-- Begin --
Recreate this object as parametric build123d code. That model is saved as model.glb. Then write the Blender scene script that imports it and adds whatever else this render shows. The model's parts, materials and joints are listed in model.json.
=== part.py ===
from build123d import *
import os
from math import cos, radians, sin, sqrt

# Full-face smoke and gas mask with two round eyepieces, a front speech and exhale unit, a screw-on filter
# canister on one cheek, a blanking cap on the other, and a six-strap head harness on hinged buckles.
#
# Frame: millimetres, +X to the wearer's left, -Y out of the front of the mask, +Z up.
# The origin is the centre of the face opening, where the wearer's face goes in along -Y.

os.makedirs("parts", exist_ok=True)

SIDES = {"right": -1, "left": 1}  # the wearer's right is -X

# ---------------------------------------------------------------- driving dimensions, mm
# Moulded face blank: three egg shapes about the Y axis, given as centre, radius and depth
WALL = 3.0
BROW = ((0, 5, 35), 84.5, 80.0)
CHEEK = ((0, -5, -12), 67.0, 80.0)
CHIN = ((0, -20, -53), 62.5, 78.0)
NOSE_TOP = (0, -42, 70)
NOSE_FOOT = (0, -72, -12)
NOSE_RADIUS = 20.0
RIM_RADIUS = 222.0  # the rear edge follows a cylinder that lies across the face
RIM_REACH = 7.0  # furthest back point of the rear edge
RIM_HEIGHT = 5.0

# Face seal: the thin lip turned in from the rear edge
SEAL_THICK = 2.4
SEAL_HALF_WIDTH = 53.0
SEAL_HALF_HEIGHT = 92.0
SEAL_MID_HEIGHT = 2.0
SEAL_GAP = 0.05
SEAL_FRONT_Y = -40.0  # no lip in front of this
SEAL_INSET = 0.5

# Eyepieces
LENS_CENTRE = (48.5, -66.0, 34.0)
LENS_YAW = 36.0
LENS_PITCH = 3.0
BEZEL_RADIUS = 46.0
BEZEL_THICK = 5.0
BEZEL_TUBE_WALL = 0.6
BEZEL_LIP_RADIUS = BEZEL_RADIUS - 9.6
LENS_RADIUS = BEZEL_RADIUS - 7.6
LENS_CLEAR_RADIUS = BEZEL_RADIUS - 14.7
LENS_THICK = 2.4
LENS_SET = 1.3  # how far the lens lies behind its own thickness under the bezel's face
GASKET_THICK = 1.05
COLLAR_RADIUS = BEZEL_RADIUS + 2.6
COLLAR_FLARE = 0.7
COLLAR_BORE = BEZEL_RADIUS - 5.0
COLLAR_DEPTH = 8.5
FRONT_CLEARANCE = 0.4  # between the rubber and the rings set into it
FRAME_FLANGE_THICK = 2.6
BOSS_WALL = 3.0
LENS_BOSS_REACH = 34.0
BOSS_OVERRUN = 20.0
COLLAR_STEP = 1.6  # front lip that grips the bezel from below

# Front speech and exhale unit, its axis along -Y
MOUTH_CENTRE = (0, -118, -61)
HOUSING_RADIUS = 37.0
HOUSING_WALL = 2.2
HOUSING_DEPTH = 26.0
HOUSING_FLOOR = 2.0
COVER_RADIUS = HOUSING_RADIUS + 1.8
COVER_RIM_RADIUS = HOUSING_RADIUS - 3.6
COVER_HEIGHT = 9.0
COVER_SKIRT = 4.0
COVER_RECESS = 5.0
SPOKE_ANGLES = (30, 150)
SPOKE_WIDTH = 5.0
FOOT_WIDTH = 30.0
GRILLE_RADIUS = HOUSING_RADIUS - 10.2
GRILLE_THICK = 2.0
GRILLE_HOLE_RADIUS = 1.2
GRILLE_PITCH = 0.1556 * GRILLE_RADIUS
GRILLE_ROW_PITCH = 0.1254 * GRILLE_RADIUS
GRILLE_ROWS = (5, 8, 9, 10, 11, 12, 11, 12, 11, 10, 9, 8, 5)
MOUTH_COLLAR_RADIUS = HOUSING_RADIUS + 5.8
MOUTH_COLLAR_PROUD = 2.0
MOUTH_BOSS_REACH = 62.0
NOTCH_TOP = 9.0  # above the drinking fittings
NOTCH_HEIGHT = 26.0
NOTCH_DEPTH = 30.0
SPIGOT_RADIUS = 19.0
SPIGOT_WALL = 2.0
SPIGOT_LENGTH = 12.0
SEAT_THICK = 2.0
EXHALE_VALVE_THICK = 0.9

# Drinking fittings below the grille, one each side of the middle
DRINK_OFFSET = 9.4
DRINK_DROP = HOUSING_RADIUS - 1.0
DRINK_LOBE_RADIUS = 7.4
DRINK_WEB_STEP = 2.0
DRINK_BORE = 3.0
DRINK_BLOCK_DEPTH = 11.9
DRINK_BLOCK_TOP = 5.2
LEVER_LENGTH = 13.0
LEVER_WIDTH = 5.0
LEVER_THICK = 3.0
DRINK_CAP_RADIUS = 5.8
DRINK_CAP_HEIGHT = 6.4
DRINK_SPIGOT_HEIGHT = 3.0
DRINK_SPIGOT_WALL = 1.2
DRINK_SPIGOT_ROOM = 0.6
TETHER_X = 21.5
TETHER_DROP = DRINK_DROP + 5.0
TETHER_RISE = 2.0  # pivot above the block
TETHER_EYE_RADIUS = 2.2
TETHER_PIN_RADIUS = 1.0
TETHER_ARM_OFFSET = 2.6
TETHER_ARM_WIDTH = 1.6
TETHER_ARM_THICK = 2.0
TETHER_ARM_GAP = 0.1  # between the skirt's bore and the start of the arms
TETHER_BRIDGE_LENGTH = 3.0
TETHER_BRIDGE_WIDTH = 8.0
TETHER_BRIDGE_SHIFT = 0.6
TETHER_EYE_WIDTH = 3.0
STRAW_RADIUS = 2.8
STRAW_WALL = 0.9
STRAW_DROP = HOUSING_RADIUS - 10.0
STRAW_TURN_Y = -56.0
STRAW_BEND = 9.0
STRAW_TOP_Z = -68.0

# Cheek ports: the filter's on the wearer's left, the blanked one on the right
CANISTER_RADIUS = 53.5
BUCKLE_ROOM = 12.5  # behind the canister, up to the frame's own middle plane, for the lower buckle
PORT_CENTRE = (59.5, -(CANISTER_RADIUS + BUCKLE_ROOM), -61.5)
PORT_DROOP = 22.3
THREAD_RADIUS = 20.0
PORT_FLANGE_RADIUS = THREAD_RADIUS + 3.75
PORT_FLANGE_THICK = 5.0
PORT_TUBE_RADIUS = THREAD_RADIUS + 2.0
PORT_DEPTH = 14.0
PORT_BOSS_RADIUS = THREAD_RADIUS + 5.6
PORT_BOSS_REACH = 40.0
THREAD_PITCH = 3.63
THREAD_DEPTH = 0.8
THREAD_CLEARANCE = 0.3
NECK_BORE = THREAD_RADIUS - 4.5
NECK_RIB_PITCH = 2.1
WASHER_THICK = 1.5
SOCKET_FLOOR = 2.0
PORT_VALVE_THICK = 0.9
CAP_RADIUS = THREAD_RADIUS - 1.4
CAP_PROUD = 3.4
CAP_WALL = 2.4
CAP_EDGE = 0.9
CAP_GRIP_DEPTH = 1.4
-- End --
§ **OBJECTIVE**:
Quote exactly the stretch of lines above that starts at the first one and ends at the line with "COLLAR_STEP = 1.6", and nothing beyond it.

§ **TASK OUTPUT**:
Recreate this object as parametric build123d code. That model is saved as model.glb. Then write the Blender scene script that imports it and adds whatever else this render shows. The model's parts, materials and joints are listed in model.json.
=== part.py ===
from build123d import *
import os
from math import cos, radians, sin, sqrt

# Full-face smoke and gas mask with two round eyepieces, a front speech and exhale unit, a screw-on filter
# canister on one cheek, a blanking cap on the other, and a six-strap head harness on hinged buckles.
#
# Frame: millimetres, +X to the wearer's left, -Y out of the front of the mask, +Z up.
# The origin is the centre of the face opening, where the wearer's face goes in along -Y.

os.makedirs("parts", exist_ok=True)

SIDES = {"right": -1, "left": 1}  # the wearer's right is -X

# ---------------------------------------------------------------- driving dimensions, mm
# Moulded face blank: three egg shapes about the Y axis, given as centre, radius and depth
WALL = 3.0
BROW = ((0, 5, 35), 84.5, 80.0)
CHEEK = ((0, -5, -12), 67.0, 80.0)
CHIN = ((0, -20, -53), 62.5, 78.0)
NOSE_TOP = (0, -42, 70)
NOSE_FOOT = (0, -72, -12)
NOSE_RADIUS = 20.0
RIM_RADIUS = 222.0  # the rear edge follows a cylinder that lies across the face
RIM_REACH = 7.0  # furthest back point of the rear edge
RIM_HEIGHT = 5.0

# Face seal: the thin lip turned in from the rear edge
SEAL_THICK = 2.4
SEAL_HALF_WIDTH = 53.0
SEAL_HALF_HEIGHT = 92.0
SEAL_MID_HEIGHT = 2.0
SEAL_GAP = 0.05
SEAL_FRONT_Y = -40.0  # no lip in front of this
SEAL_INSET = 0.5

# Eyepieces
LENS_CENTRE = (48.5, -66.0, 34.0)
LENS_YAW = 36.0
LENS_PITCH = 3.0
BEZEL_RADIUS = 46.0
BEZEL_THICK = 5.0
BEZEL_TUBE_WALL = 0.6
BEZEL_LIP_RADIUS = BEZEL_RADIUS - 9.6
LENS_RADIUS = BEZEL_RADIUS - 7.6
LENS_CLEAR_RADIUS = BEZEL_RADIUS - 14.7
LENS_THICK = 2.4
LENS_SET = 1.3  # how far the lens lies behind its own thickness under the bezel's face
GASKET_THICK = 1.05
COLLAR_RADIUS = BEZEL_RADIUS + 2.6
COLLAR_FLARE = 0.7
COLLAR_BORE = BEZEL_RADIUS - 5.0
COLLAR_DEPTH = 8.5
FRONT_CLEARANCE = 0.4  # between the rubber and the rings set into it
FRAME_FLANGE_THICK = 2.6
BOSS_WALL = 3.0
LENS_BOSS_REACH = 34.0
BOSS_OVERRUN = 20.0
COLLAR_STEP = 1.6  # front lip that grips the bezel from below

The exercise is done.